What Employers Should Not Do
The fastest way to increase exposure is to overcorrect. Employers should not:
- Ban inclusion or compliance programs
- Tie decisions to demographic targets or quotas
- Stop demographic data tracking entirely
- Cancel anti-harassment or discrimination training
- Disband ERGs without assessing morale and retention impacts
- Halt pay equity audits out of fear
These actions create blind spots under both Risk Area #1 (reverse discrimination) and Risk Area #2 (traditional discrimination).
How Employers Should Interpret "Mixed Signals"
To interpret the current environment correctly, employers should consider:
Signal #1: Anti-DEI Messaging
Federal rhetoric is aimed at identifying preferential programs that consider protected characteristics in employment decisions. This messaging is not a condemnation of inclusion, but a warning about discriminatory implementation.
Signal #2: Title VII Enforcement Continues
The EEOC's enforcement record confirms that harassment, retaliation, and discriminatory treatment remain central priorities.
Signal #3: Business Needs Have Not Changed
Competitive firms still require:
- Broad access to the best qualified talent
- Merit-based performance systems
- High retention of high performers
- Productive, safe workplace cultures
These goals, business and legal, are not mutually exclusive.

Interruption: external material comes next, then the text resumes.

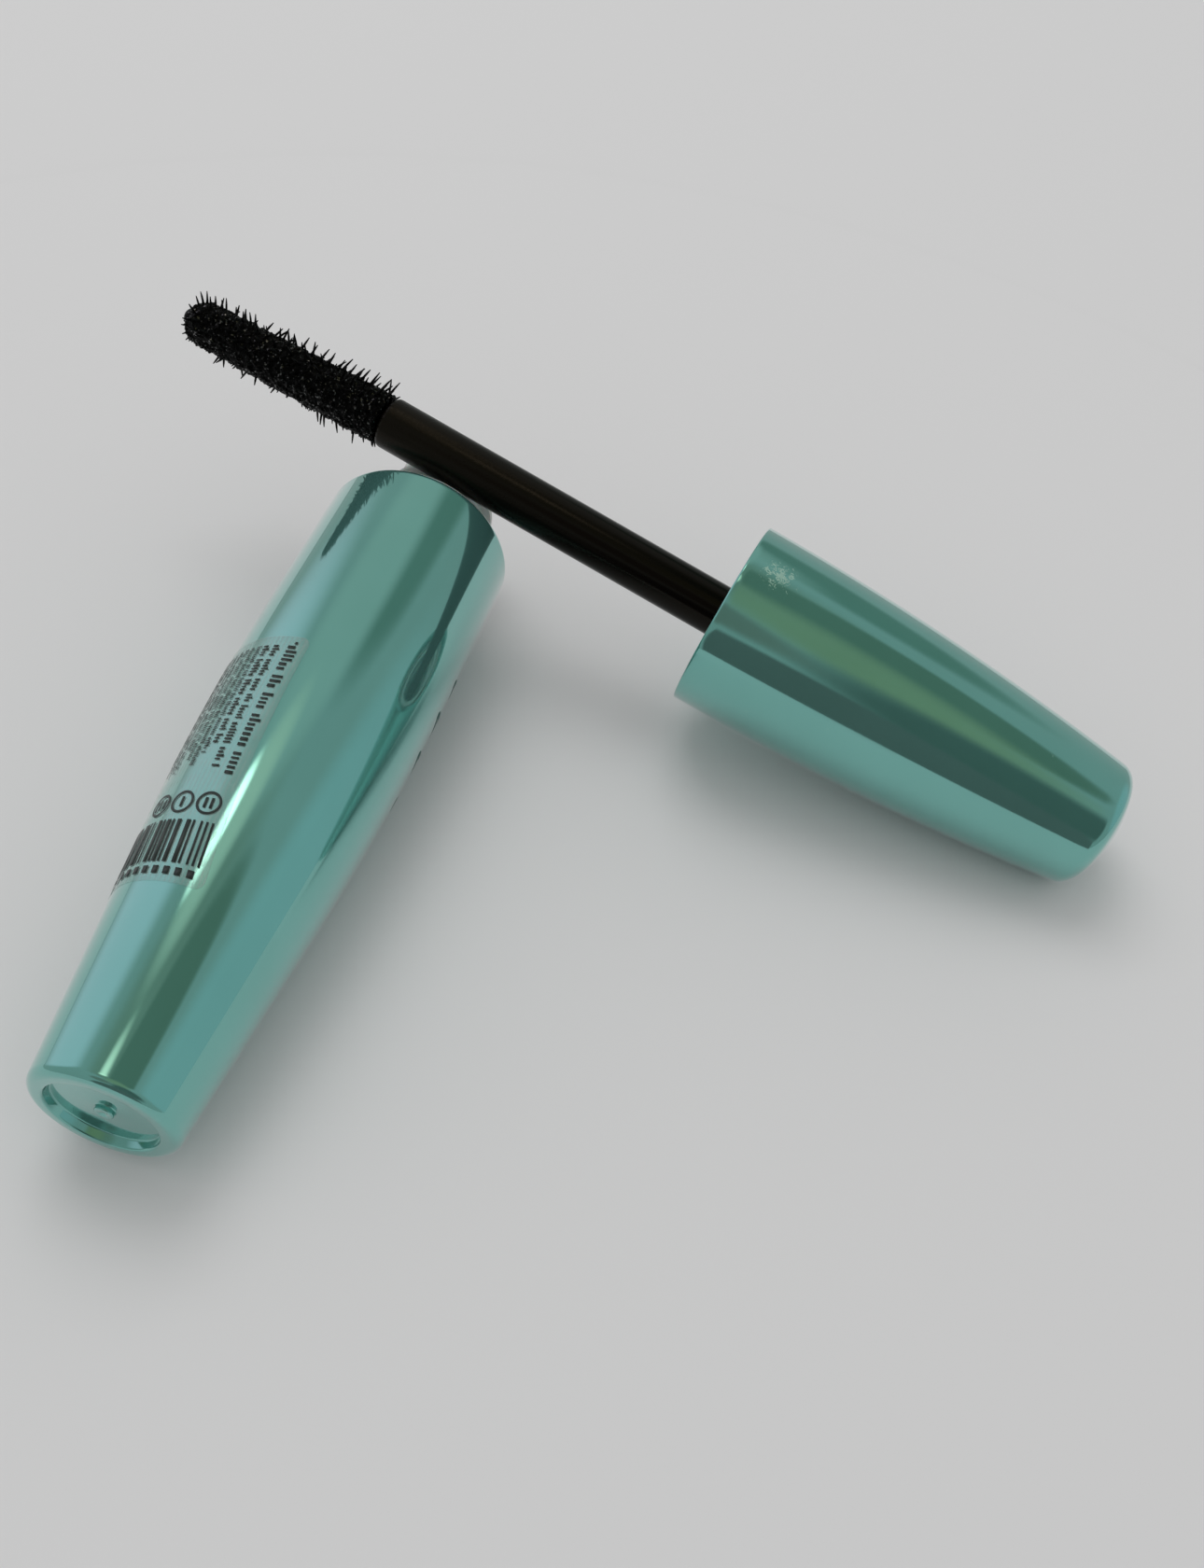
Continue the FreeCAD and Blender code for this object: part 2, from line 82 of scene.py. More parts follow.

Compliance Takeaways for 2026
1. Programs Are Not "Illegal", Practices Can Be
It is lawful to:
✔ Conduct training
✔ Track metrics
✔ Audit pay equity
✔ Expand outreach
✔ Remove barriers
✔ Build inclusive cultures
What is unlawful is treating protected characteristics as selection criteria.
2. Do Not Scrub Language Without Strategy
Removing DEI terminology without operational alignment may signal bad faith. EEOC leadership has already stated the agency intends to examine archived DEI content. [Reuters/Steptoe LLP]5
3. Pay Equity and Compensation Governance Remain Critical
Title VII, Equal Pay Act, and state pay transparency laws are active. Pay equity is both a compliance issue and a retention lever.
4. Use Attorney-Client Privilege Strategically
Sensitive audits are more defensible when conducted under privilege, particularly for:
- Selection processes
- Promotion pipelines
- Compensation decisions
- Workforce analytics
5. Align Compliance with Talent Strategy
Employment systems grounded in skills, qualifications, and performance are:
✔ Legally defensible
✔ More competitive
✔ More trusted by employees
Conclusion
Despite noisy rhetoric, the path forward for employers is stable and defensible: Title VII compliance and talent competitiveness both require hiring and developing employees based on merit, not demographics. Employers who modernize compliance, rather than abandon it, will be best positioned to navigate both legal scrutiny and high-performance labor market demands in 2026 and beyond.
Footnotes
1. Title VII, Civil Rights Act of 1964, 42 U.S.C. § 2000e-2(a).
2. EEOC Press Release, Boart Longyear settlement, 2025.
3. EEOC Press Release, Glunt Industries consent decree, 2025.
4. Wall Street Journal reporting on DOJ FCA probes related to DEI; referenced via Steptoe LLP analysis, Jan. 14, 2026.
5. Reuters interview statements attributed to EEOC Chair Andrea Lucas; summarized via Steptoe LLP analysis, Jan. 14, 2026.
The content of this article is intended to provide a general guide to the subject matter. Specialist advice should be sought about your specific circumstances.